Adams, Jon
(2006)
How the mind worked: some obstacles and developments in the popularisation of psychology.
Working papers on the nature of evidence: how well do 'facts' travel? (08/06).
Department of Economic History, London School of Economics and Political Science, London, UK.
Abstract
Chronicling the history of science and health popularisation in the United States, John C. Burnham sees a decline from the Victorian “men of science” to a situation in the mid-1980s where what passed as the popularisation of science consisted of little more than a litany of unrelated facts. Burnham’s contention is that these “scientific facts” will not travel as such (that is, as scientific facts) unless they are firmly embedded within a coherent scientific framework.
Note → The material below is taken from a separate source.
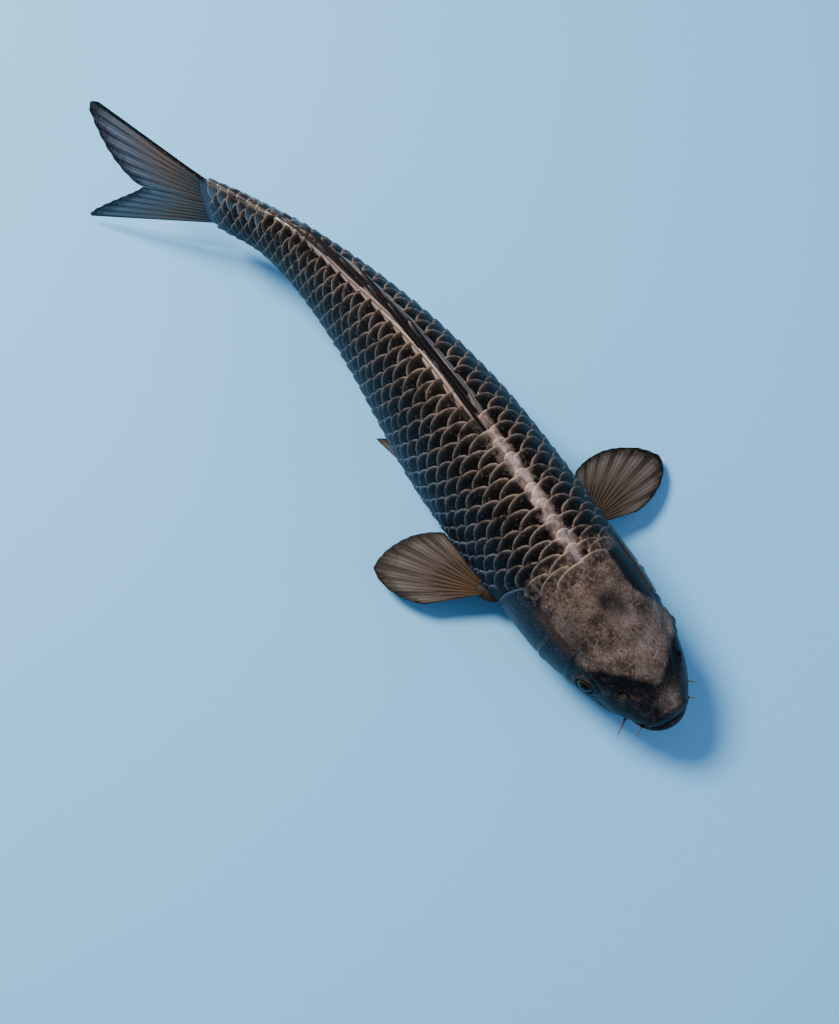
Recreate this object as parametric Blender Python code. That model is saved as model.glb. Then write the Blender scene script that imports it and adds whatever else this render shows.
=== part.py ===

It is this framework – a theory capable of organising the data – that he perceives to be lacking from the modern popularisation. Whilst this may have been the case at the time Burnham was writing (the mid-1980s), it is a position that is increasingly untenable today. Looking here at the popularisation of psychology, this paper demonstrates how those unifying theories have since returned. Through a close reading of Steven Pinker’s 1997 How The Mind Works (in comparison with Cyril Burt’s 1933 book of the same title), this paper illustrates the ways in which facts and theories are interpolated by the modern populariser in precisely the manner that Burnham feared had been abandoned forever.